The first group I approach comprises three girls sat down on the side of the pitch, away from the dancing singletons in the stands who are loosening up with every sip of alcohol that passes their lips. 

Spotlight on singles

One of the ladies in the group, a professional polo player thought to be in her mid-twenties, explains how she met Michael Krayenhoff at Royal Holloway University, where she now teaches polo.

“I thought, ‘oh singles day’. I thought it would be fucking funny,” she said, adding that she’s recently split with her boyfriend. “We came from Ascot, we got on the train. We thought, 'fuck it, why not?'” 

Next I approach two well-dressed males that seem to be attracting a lot of attention from the other guests. Both are wearing sunglasses and blazers and have slightly slurred speech.

It turns out they also know the founders and, perhaps unsurprisingly, they're very complimentary of the day's event. 

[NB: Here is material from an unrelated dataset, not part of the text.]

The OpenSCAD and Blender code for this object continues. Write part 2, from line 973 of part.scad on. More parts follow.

One says: “You know when you’re out on the lash, no one speaks to anyone that isn’t in their group. But here, because it’s all single people, everyone speaks to you.” 

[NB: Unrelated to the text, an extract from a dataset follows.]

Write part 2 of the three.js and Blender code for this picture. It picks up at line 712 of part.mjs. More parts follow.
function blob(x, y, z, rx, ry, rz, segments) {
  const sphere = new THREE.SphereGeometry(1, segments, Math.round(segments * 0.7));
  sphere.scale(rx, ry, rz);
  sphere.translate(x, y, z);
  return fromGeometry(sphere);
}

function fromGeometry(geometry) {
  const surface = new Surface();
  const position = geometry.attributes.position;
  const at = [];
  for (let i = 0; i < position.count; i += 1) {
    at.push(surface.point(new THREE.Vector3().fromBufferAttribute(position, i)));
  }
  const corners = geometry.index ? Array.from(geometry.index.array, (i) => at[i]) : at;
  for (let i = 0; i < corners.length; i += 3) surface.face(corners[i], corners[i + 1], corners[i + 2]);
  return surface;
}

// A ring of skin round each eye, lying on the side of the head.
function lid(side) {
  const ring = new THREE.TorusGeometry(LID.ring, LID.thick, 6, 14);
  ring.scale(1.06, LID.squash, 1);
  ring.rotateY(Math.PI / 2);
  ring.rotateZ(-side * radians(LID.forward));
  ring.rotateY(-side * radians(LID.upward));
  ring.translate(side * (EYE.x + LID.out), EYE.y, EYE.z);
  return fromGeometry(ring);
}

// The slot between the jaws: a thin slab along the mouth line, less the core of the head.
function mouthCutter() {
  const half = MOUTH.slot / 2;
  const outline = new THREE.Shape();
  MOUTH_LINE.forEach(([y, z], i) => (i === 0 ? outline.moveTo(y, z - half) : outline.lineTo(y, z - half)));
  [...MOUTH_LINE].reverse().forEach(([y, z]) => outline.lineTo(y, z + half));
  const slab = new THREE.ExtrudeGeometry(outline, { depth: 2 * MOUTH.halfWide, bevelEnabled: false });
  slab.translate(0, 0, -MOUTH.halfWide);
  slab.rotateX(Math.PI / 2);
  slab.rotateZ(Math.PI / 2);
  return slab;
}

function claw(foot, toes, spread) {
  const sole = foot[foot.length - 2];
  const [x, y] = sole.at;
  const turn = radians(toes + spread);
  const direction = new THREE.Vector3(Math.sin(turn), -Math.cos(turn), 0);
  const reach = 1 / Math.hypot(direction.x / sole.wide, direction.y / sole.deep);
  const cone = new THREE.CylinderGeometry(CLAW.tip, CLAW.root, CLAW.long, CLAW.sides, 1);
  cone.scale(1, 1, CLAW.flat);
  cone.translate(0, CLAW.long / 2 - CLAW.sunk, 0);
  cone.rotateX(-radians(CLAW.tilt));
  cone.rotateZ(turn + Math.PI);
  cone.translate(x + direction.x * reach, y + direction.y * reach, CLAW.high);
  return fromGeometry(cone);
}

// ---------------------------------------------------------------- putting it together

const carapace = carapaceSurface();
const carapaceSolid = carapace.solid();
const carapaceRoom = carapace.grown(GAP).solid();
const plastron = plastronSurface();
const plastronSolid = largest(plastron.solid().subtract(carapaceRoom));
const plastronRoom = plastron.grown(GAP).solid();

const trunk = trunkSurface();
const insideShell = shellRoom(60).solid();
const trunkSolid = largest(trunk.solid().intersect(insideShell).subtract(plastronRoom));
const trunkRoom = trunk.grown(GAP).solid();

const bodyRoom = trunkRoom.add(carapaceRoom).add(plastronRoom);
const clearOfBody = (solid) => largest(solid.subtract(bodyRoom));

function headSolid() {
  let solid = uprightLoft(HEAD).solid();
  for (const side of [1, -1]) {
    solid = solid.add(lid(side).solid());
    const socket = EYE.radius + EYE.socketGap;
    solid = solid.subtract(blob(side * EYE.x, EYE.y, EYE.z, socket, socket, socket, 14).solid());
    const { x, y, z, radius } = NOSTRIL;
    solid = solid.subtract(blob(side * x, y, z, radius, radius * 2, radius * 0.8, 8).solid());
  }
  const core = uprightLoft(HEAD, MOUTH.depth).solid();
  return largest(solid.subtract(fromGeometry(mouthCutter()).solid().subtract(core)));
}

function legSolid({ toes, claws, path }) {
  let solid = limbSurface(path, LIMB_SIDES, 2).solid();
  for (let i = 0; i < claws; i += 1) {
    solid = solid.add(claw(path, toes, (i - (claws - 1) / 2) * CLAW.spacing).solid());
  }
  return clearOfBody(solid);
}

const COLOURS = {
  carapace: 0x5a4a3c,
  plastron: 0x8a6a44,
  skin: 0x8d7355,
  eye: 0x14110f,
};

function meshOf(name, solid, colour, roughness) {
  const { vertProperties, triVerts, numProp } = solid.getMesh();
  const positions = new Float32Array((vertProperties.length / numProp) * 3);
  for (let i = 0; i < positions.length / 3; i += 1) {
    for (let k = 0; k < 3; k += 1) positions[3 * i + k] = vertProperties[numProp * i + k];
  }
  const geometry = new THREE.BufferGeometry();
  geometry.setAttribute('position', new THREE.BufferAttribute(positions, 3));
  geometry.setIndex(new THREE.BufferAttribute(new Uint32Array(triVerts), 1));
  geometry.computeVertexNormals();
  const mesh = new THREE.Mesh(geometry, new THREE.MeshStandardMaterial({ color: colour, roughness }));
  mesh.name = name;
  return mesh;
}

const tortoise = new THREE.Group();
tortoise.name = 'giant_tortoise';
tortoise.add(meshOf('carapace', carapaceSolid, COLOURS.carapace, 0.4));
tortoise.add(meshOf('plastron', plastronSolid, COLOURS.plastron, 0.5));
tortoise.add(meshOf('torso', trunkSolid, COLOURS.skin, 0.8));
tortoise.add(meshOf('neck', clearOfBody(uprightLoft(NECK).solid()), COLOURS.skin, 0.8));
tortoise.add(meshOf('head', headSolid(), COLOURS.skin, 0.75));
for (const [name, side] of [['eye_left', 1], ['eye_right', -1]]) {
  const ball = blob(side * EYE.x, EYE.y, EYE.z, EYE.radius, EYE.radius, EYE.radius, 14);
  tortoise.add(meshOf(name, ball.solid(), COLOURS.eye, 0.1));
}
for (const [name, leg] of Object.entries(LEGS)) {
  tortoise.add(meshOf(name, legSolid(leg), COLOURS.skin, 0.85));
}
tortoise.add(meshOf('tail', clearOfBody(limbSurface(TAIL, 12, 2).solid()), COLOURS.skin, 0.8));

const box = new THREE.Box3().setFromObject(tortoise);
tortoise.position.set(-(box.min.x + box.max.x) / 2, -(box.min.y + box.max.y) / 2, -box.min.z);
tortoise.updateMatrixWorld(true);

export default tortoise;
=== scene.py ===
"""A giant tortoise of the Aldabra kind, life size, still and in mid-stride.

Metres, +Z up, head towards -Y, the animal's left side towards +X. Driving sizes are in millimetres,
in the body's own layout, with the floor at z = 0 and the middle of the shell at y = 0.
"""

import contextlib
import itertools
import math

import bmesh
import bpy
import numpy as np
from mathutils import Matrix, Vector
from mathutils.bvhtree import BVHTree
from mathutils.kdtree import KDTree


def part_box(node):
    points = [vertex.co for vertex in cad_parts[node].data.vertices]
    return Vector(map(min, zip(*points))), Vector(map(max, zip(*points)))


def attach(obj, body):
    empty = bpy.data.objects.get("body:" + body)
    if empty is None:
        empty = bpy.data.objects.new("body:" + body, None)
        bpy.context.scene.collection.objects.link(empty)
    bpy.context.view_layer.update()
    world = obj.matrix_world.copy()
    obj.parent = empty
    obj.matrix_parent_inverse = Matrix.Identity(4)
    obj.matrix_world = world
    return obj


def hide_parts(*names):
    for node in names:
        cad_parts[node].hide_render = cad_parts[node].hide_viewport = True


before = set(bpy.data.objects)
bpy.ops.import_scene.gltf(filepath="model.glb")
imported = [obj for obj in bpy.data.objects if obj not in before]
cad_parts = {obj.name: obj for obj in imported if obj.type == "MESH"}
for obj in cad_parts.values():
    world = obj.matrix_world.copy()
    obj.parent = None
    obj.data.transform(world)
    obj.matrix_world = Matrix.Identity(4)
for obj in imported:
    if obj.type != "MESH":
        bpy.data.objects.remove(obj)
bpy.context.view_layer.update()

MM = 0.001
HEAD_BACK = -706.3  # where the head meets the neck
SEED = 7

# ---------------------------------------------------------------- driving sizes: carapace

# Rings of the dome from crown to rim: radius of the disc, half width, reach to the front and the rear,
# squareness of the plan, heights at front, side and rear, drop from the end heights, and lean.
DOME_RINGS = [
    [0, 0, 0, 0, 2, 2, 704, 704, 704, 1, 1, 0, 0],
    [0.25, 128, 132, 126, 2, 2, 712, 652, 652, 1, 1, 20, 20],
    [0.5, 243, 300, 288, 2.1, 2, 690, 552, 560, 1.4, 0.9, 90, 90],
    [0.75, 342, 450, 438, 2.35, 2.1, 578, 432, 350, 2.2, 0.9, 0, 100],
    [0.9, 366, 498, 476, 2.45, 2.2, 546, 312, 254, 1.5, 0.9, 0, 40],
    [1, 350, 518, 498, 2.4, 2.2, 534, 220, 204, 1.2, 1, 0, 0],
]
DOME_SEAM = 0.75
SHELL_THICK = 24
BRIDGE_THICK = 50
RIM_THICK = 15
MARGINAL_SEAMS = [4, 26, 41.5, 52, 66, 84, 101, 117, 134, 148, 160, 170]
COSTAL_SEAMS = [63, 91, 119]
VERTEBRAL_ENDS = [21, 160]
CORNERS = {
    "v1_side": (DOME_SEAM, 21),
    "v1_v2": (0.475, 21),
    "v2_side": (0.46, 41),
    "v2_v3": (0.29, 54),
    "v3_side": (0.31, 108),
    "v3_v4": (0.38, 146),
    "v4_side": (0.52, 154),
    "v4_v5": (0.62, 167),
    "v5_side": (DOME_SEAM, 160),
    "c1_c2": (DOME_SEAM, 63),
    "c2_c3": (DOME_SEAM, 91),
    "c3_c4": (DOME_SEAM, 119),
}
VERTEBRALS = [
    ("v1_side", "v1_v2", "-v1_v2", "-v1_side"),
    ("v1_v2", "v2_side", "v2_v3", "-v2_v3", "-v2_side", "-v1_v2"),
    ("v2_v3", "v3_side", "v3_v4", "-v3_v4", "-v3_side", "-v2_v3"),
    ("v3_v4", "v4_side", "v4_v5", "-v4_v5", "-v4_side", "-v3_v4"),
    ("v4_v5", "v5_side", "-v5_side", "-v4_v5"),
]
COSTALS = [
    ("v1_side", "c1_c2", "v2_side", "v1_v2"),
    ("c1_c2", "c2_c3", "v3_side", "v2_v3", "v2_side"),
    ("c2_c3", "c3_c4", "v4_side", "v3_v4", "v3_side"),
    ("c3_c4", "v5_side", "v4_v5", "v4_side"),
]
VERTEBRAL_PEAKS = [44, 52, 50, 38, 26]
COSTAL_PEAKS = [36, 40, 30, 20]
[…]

He adds: “Polo is a weird kind of thing. It’s not about the sport it’s about everyone networking.”

Two polo players battle it out as they race towards the ball ©The Inner Circle
A polo player flies home in their private helicopter ©The Inner Circle

Payal Dalal, 34, a guest that was happy to go on the record, said this was her second Inner Circle event. 

“They definitely pick really good venues and people tend to enjoy the parties,” said Dalal, who works for a bank’s corporate and social responsibility team. “I talked to several people [at the last event I went to]. I don’t necessarily go to meet somebody, it’s just something a bit different. 

“I think the average member is around 26 or 27, British or European and probably comes from more means than maybe the average person on the street.” 

However, Dalal then went on to question how exclusive the platform actually is.

“I suspect they accept 90 percent of people who apply,” she said. “Everyone we know who has asked to join has got in. I don’t actually think it’s an exclusive thing.”

As the DJ wound up his set many of the attendees headed on to Mahiki, a venue frequented by Prince Harry in its early days, for the after party but my friends and I decided we'd continue the evening in Brixton - a part of London we feel slightly more at home. 

Making money

The founders are bullish about the company's growth and expect The Inner Circle's existing user base of 60,000 members to increase as the app is rolled out to new cities and more applicants on the waiting list get approved.

But what about the company's business model? Well, it charges users £10 for two weeks of access to "special features". It also cashes in on event ticket sales for its exclusive parties, which have previously been held at the likes of Whiskey Mist in Mayfair and Bodo's Schloss in Kensington. 

Vermeulen, who works out of the Amsterdam office with the Ukranian developer that built the entire platform, said he hopes to take on investment in order to support the company's expansion efforts. He refused to say how much he is looking for. 

While not everyone is likely to agree with the elite dating app's vetting policy, it would appear that demand exists, with the mobile dating scene going from strength-to-strength.